Популярный игрок в крикет оказался не совсем таким, каким представляла Джорджия. Коренастый, львиная грива волос, широкое лицо, казавшееся мальчишеским и энергичным, ни малейшего признака избалованности. Проходя мимо их столика, он улыбнулся Элисон, и Джорджия ощутила воздействие его обаяния, как удар электрическим током. Она почувствовала присутствие природного магнетизма. Несмотря на несколько приветственно поднятых рук, Питер Бретуйэт сел за столик в одиночестве.
– Разве он не милый? – спросила Элисон.
– Он совершенно очевидно живой, чего нельзя сказать о большинстве… Кстати, а кто это вон там?
Джорджия указала на лысого мужчину, который теперь рассеянно писал что-то на обороте меню. Элисон его не знала. И поинтересовалась у старшего официанта.
– Это профессор Стил, мадам, – подсказал тот. – Профессор Харгривз Стил.
«Боже! – подумала Джорджия. – Неудивительно, что его лицо показалось мне знакомым. Оно достаточно часто появляется в прессе». Харгривз Стил был одним из выдающихся ученых, эксперт по тропическим болезням, который также написал несколько учебников. Из-за известности, которой он пользовался, ученое сообщество склонно было считать его отчасти шарлатаном. Однако, учитывая достижения Стила, затруднительно было придерживаться подобного мнения. Снова взглянув на прославленного ученого, Джорджия увидела, что он ставит карточку меню уголком на ноготь большого пальца и вращает, как волчок, – губы поджаты с шаловливой сосредоточенностью. С тем же выражением лица он проделал этот трюк с блюдцем, стаканом воды, шестипенсовиком и надломленной спичкой. Казалось, Стил совершенно не замечал окружающих людей, и действительно, никто, кроме Джорджии, не проявлял к нему ни малейшего интереса. А жаль, подумала она, потому что прежде не видела такой ловкости рук.
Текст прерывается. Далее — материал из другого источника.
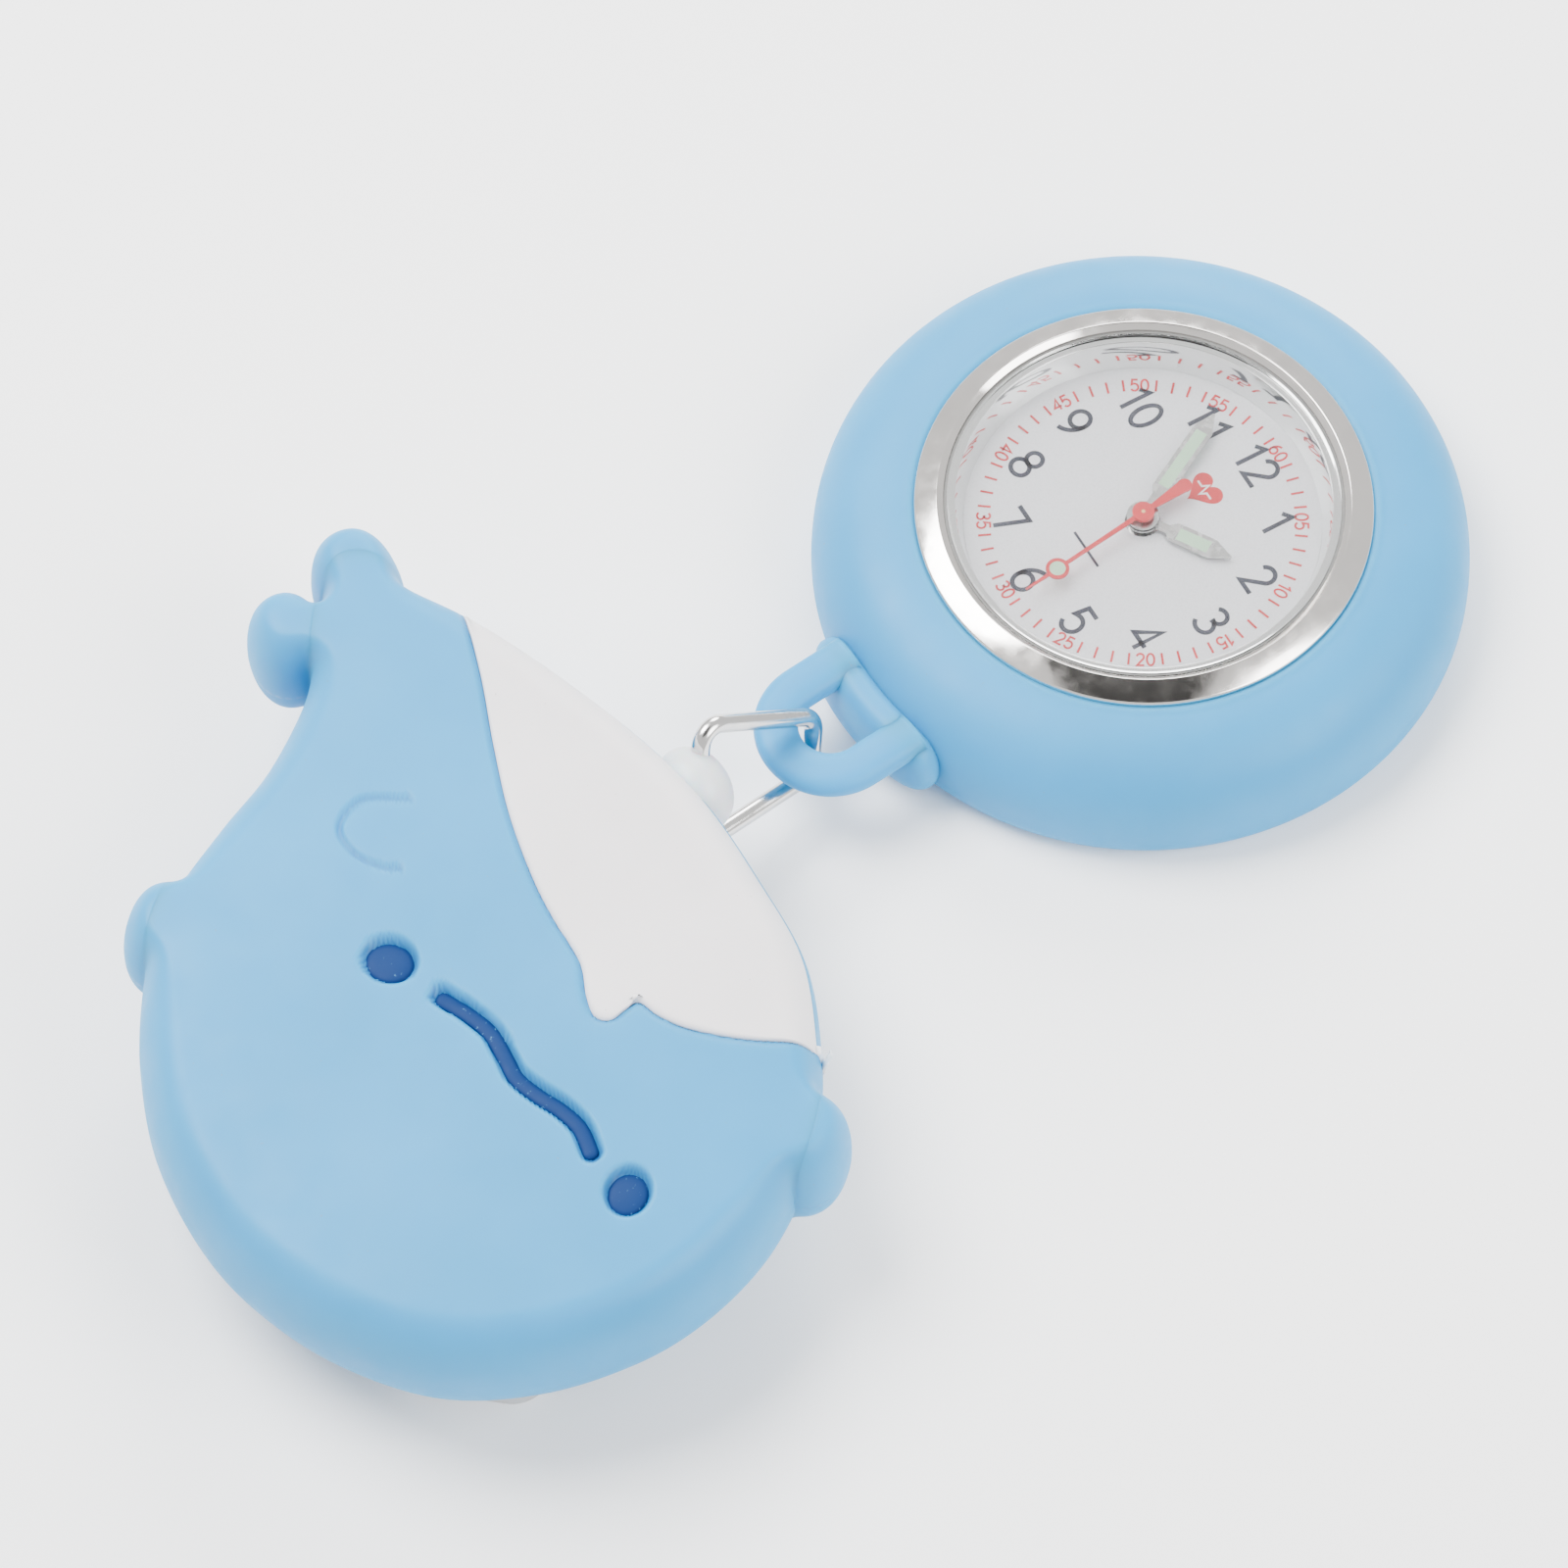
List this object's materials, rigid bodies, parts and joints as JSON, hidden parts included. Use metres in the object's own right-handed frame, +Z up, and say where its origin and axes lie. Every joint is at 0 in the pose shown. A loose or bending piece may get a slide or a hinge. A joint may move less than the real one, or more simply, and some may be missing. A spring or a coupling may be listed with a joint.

Снова поймав на себе взгляд ученого, Джорджия опустила голову. И вскоре обратила свой взор на Питера Бретуйэта. На сей раз она испытала шок совсем иного рода. Сначала Джорджия подумала, что молодой человек, верно, пьян, но сообразила, что для этого он еще недостаточно долго здесь пробыл. Рот у него приоткрылся, он сжал руками стол, взгляд остекленел, как у… что же это могло быть, если не самая безумная влюбленность? Джорджии стало неприятно при виде перемены, произошедшей с этим оживленным, своеобразным лицом; ей стало еще противнее, когда она поняла, что смотрит крикетист, так недвусмысленно себя выдавая, на мадам Альварес.